WEINBERG: The chief partnership right now is with New Visions, which is a new way the Department of Education is running schools. Other partnerships have been on much smaller scales, with local community groups down in Sunset Park, who worked with agencies we could refer students to for everything from employment to health services to general family counseling and stuff like that.
Q: What is your role as a leader in a system with partnerships? How might that be different from a system in which you are only responsible for your own building?
WEINBERG: In a crude sense, the biggest difference is that I have to figure out how this partnership can benefit the larger school community and make sure that we’re aligned so that the work of the partnering organization supports the mission of the school.
The difference in the kind of partnerships the Department of Education has created now is that the partner fulfills some of the role of the person who used to be my boss, who was the superintendent. By disempowering the superintendent and, in name at least, empowering the principal, the partner has to take on some of the jobs of the superintendent without any of the regulatory power the superintendent had. It’s been interesting to watch the partner try to negotiate that difference, try to be the support organization without having any regulatory authority. They’re great at it in some ways. But it must be frustrating if you can see a way a school can get better or do the right thing and they choose not to do it.
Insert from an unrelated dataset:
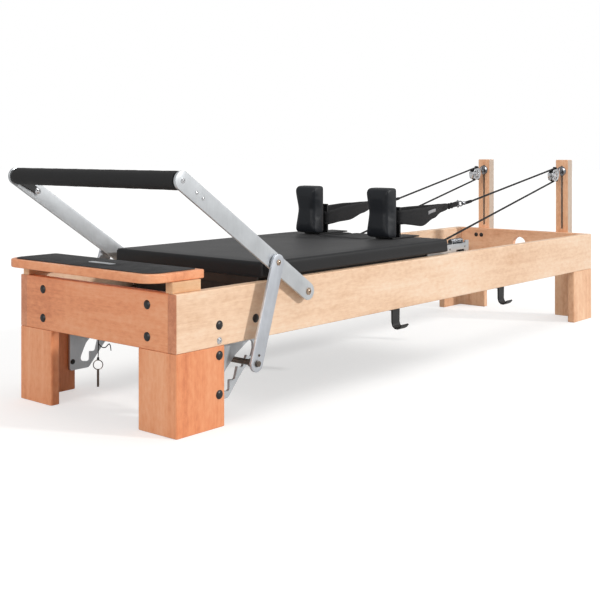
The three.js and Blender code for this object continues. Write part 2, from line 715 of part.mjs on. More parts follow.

Four years ago a superintendent would have said, much like a parent, I don’t care if you don’t want to do it, you have to do it, because I know what’s best for you. Now that interaction can’t exist. It would be interesting to hear from a group like New Visions how they’re negotiating that aspect of working with people.
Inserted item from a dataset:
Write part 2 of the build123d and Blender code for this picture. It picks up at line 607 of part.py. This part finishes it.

Q: How do you go about aligning the work of the school with that of the partner organization?
WEINBERG: Like most things in most places, it really is about people. And so the sooner we get to understand the folks with whom we work and their strengths and the things that they can offer our community, the sooner we can negotiate a good working relationship and a relationship that’s beneficial to the school.
Q: Did your preparation as a principal provide you with the skills to do that?
WEINBERG: It depends on what you mean by preparation. The academic training I had to be a school leader, as most folks would say, was not about being a principal. Academic programs for school leaders are really just certificate programs.
The training I really had was with the previous principal of our school, when I worked as an assistant principal. One of the things that I think he was masterful at was knowing the folks around him, both inside the school and outside, and figuring out how to make sure that we were well positioned to work well with them.